══ Dataset records

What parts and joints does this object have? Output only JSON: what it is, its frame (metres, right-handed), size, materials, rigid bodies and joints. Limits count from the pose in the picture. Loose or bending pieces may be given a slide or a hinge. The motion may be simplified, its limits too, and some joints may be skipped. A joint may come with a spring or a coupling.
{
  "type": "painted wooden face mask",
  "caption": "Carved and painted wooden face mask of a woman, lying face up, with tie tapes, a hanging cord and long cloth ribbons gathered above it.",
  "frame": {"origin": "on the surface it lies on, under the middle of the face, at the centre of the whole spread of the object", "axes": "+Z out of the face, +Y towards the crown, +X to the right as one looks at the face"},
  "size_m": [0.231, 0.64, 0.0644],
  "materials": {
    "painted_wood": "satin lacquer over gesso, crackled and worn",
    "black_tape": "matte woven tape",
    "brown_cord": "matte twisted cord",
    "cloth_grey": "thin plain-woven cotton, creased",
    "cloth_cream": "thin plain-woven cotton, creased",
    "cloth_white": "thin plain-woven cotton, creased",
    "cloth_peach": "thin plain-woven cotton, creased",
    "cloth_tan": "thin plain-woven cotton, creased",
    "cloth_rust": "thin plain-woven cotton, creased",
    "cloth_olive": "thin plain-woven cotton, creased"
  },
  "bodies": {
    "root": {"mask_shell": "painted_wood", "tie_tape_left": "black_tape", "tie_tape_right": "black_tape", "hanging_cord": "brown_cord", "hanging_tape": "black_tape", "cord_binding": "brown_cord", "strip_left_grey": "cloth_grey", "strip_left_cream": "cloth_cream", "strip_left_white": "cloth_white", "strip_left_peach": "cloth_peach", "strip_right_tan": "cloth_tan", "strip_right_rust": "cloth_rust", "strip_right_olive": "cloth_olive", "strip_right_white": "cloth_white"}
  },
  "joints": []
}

════
══ Dataset records

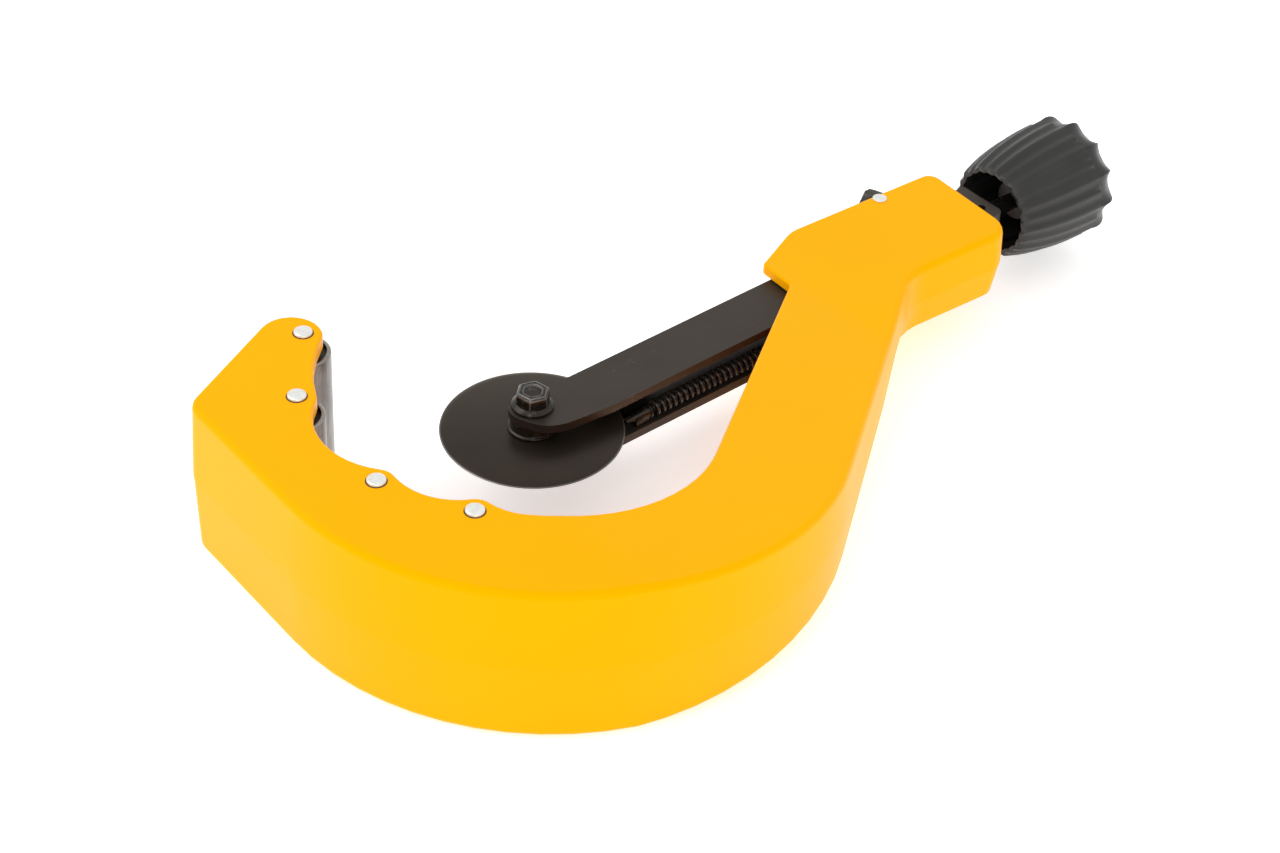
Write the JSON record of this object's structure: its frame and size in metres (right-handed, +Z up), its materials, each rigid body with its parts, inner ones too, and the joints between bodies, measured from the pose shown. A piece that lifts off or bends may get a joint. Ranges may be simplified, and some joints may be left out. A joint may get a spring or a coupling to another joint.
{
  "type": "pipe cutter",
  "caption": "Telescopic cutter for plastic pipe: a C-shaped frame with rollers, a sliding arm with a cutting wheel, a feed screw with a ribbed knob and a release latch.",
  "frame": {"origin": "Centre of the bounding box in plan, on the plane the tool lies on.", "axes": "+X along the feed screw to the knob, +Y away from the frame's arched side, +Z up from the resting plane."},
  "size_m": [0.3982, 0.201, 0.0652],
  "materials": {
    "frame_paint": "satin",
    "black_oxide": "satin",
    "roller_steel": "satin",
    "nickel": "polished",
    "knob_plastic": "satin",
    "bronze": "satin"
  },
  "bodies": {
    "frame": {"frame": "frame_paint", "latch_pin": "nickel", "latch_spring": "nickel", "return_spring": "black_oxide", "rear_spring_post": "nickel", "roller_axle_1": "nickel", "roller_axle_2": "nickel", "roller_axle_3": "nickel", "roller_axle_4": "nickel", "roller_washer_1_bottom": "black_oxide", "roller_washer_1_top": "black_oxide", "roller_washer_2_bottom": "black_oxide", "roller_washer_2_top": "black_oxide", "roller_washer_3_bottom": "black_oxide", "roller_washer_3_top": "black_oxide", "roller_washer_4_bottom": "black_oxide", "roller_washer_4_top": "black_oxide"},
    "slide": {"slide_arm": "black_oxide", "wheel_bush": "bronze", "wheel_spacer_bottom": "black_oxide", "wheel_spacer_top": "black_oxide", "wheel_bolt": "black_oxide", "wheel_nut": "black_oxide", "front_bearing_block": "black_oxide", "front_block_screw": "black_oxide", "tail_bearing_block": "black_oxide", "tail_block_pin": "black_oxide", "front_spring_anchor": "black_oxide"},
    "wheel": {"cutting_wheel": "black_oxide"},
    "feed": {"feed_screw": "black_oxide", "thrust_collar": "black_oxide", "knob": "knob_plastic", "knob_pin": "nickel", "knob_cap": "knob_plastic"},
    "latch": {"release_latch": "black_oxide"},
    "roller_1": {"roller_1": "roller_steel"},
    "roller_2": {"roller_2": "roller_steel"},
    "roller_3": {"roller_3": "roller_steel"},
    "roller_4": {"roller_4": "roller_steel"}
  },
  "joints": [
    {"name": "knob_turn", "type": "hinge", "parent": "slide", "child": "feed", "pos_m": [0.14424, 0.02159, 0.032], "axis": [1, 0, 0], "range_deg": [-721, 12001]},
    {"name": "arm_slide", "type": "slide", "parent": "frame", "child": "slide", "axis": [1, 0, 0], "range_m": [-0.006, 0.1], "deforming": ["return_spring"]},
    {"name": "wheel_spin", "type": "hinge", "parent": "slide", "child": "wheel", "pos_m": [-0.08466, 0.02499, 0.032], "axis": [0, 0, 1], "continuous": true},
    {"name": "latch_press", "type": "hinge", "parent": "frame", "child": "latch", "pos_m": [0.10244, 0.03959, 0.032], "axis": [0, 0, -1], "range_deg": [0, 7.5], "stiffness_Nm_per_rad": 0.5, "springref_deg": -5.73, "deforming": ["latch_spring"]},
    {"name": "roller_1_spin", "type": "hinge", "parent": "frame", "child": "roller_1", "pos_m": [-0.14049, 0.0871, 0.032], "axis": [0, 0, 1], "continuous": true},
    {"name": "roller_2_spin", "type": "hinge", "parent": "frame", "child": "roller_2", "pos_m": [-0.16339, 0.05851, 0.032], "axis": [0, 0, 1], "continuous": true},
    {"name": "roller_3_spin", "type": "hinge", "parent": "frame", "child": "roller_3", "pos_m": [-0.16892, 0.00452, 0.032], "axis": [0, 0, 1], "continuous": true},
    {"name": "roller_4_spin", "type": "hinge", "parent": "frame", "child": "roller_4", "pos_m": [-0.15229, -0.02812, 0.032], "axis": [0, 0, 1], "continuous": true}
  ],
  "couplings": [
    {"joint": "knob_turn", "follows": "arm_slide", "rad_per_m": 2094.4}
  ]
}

════

• _The task_: Scan the listing above. Gather each line that contains the word "parts".

• _Answer to this exercise_:
What parts and joints does this object have? Output only JSON: what it is, its frame (metres, right-handed), size, materials, rigid bodies and joints. Limits count from the pose in the picture. Loose or bending pieces may be given a slide or a hinge. The motion may be simplified, its limits too, and some joints may be skipped. A joint may come with a spring or a coupling.
Write the JSON record of this object's structure: its frame and size in metres (right-handed, +Z up), its materials, each rigid body with its parts, inner ones too, and the joints between bodies, measured from the pose shown. A piece that lifts off or bends may get a joint. Ranges may be simplified, and some joints may be left out. A joint may get a spring or a coupling to another joint.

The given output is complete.